American Tom Penderal (Tom Poston) arrives at the Femm estate one rainy day to deliver a luxury car to Caspar Femm (Peter Bull), the man whose flat he has been sharing in London. In very short succession, he discovers a trap door, his dead flatmate, a very strange Femm family legacy and a beautiful “Femm fatale” in the personage of Cecily (Janette Scott). Cecily tries to get him to leave quickly but he cannot do so because of inclement weather and members of the Femm family like Roderick (Robert Morley) and Morgana (Fenella Fielding) who insist he stay. Like any good Old Dark House film, this is when Everything Goes to Hell, Bodies Start to Fall and Chaos Breaks Loose. Because it’s Castle and Hammer, the death scenes are not only exaggerated and outrageous they are gruesome, and peppered with witty phrases.
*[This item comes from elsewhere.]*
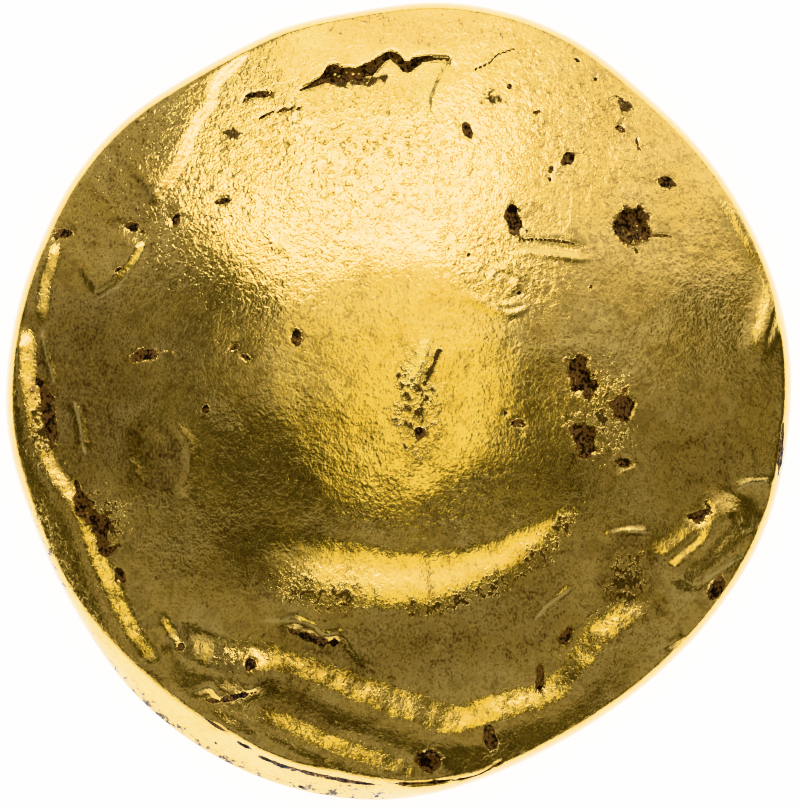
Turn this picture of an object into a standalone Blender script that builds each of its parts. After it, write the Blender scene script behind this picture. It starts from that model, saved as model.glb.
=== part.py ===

If you like Clue (Jonathan Lynn, 1985), you’ll love this. There is a distinct possibility that 1963 audiences were entirely unprepared for the kind of dark comedy that this film stabs into the audience and shoots out into the crowd. Today’s movie fans are certainly ready. Having had a steady diet of work like Army of Darkness (Sam Raimi, 1993) and Shaun of the Dead (Edgar Wright, 2004) for the last 50 years, the language of horror-comedies is spoken more fluently now than it was in 1963. The kind of horror comedy enjoyed in this film was just revving up at that time with films like Bucket of Blood (Roger Corman, 1959) and Hershell Gordon Lewis’ work. Reading people’s reactions to the 1963 Old Dark House it seems that they wanted it to be either a serious horror film or a respectful revisitation of James Whale’s work. This romp is a mastery of a new genre that was just coming to fruition and it’s a shame that William Castle didn’t see fit to be more proud of the work. The cast is top-notch, the performances are laugh-out-loud funny, and it is going to be smashing on the big screen at the New Beverly!